Cheaper oil helped growth stocks more than the headline index suggested

The second major support came from crude. WTI settled at $102.50, down 2.45%, and Brent fell 4.54% to $108.83. Those are still elevated prices in absolute terms, so no one can argue that the energy problem has disappeared. But markets trade on direction as much as level. When crude stops accelerating and instead retreats, even briefly, inflation fear cools at the margin and equity valuation pressure eases.

The bond market echoed that message. The 10-year Treasury yield edged down to 4.378%, about 1.2 basis points below the prior close. That is not a dramatic move, but it was enough to make the environment more comfortable for long-duration equities. Taken together, lower oil and a slightly softer long-end yield created exactly the backdrop that tends to favor the Nasdaq and the biggest growth franchises.

English infographic for the 2026-05-01 U.S. market close, summarizing the S&P 500, Nasdaq, Dow, WTI crude, and the U.S. 10-year Treasury yield

The infographic shows the split clearly. The Nasdaq and S&P 500 pushed higher, the Dow lagged, and both WTI and the 10-year yield moved lower. That combination tells us the market was not chasing cyclical breadth. It was rewarding the specific mix of strong earnings, less aggressive energy pressure, and a rate backdrop that felt just calm enough for technology leadership to reassert itself.

The Dow’s decline says a lot about market breadth

If all three major averages had risen together, the story would have been a simple risk-on read. But the Dow fell, and that changes the interpretation. AP’s market recap pointed to strength from Apple and other earnings winners, while the Dow remained more exposed to areas that did not benefit as directly from the same mix of falling crude and post-earnings excitement. That is why the session felt narrower than the records implied.

For investors, this is an important distinction. Record highs in the S&P 500 and Nasdaq do not automatically mean the whole market is equally healthy. Sometimes they mean leadership is becoming more concentrated. Friday looked closer to that version. Money clearly wanted earnings-backed growth, but it was not equally eager to buy every large industrial, healthcare, or defensive name sitting inside the Dow.

The dollar stayed contained, and sector rotation did the real talking

The U.S. dollar index finished near 98.21, up only about 0.13%. A stronger dollar can often create a headwind for risk assets, especially when rates are already elevated. On this session, though, the move was too mild to dominate the narrative. Traders cared more about cooling oil and visible earnings strength than about a small rise in the dollar.

Sector behavior made that even clearer. XLK rose 1.49%, while the energy ETF XLE fell 1.34%. That is a classic sign that investors were shifting away from the inflation hedge trade and back toward growth leadership.

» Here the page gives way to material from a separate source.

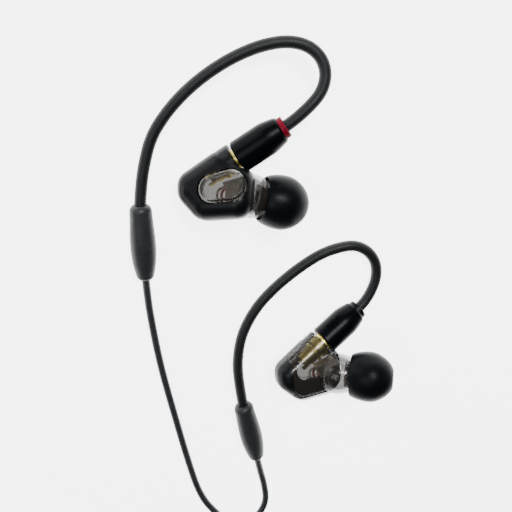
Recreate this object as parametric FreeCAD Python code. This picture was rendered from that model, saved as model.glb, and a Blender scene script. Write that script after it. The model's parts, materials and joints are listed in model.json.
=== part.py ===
import FreeCAD, Part
import math
import os

# In-ear monitors with detachable cables, lying on a table. Millimetres, +Z up, floor at Z = 0.
# Each earpiece is drawn once in its own frame: X towards the nozzle side, Y up the face, Z out
# of the outer face, and Z = 0 on the seam of its two shells. The left one is its mirror image.

V = FreeCAD.Vector
UP = V(0, 0, 1)

# ---- earpiece: driving sizes ------------------------------------------------------------
WALL = 0.9
OUTER_DEPTH = 4.2
INNER_DEPTH = 4.0
ROUND = 3.45
# discs whose common outline is the housing, counter-clockwise: x, y, radius
BODY_DISCS = [(4.6, -2.7, 4.0), (5.0, 1.2, 3.7), (1.0, 4.3, 3.8), (-5.0, 0.75, 3.6), (-4.3, -0.1, 4.3),
              (-1.9, -2.7, 4.25)]
WINDOW_DISCS = [(4.3, 0.2, 3.4), (0.2, -0.45, 3.05)]
POCKET_GAP = 0.3
WINDOW_TOP = 4.45
WINDOW_BEVEL = 0.6
POCKET_FLOOR = 2.4
SEAT_WIDTH = 0.35
# the outer shell wraps round the blunt end, down to the inner face, left of this line
WRAP_X = -5.5

# connector axis: crosses the mouth of the collar at PLUG_AT
PLUG_AT = V(4.35, 6.49, 0)
PLUG_TURN = 31
PLUG_DIR = V(math.cos(math.radians(PLUG_TURN)), math.sin(math.radians(PLUG_TURN)), 0)
COLLAR_R = 3.8
SOCKET_R = 2.9
CONTACT_R = 1.7
BARREL_R = 3.7
BARREL_FRONT = 0.6
BARREL_REAR = 11.8
COLOUR_RING = 1.1
RING_R = 2.45
LOOP_D = 2.7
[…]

When technology outperforms while energy loses ground, the market is effectively saying that the next oil shock looks a little less urgent than it did a day earlier.

A contextual image showing Apple-led tech strength and softer crude shaping the May 1, 2026 U.S. market close

Next week will test whether earnings can keep beating macro pressure

Three checkpoints matter from here. First, investors need to see whether Apple’s move stays company-specific or helps reinforce confidence across the rest of mega-cap tech. Second, crude needs to remain on a cooler path. If WTI and Brent start climbing again, inflation fear will return quickly. Third, the 10-year yield needs to stay contained in the mid-4% area rather than making another aggressive push higher.

If those three conditions hold together, the S&P 500 and Nasdaq can continue to lean on earnings and growth leadership. If they break apart, Friday’s split performance may become more common, with index records still possible but much harder to trust underneath the surface.

In short, May 1 was not just another up day for U.S. stocks. It was a session that showed exactly where money wants to go when crude backs off and a giant like Apple delivers. The market chose earnings-backed growth over broad cyclical enthusiasm, and that is why the S&P 500 and Nasdaq reached fresh highs while the Dow was left behind.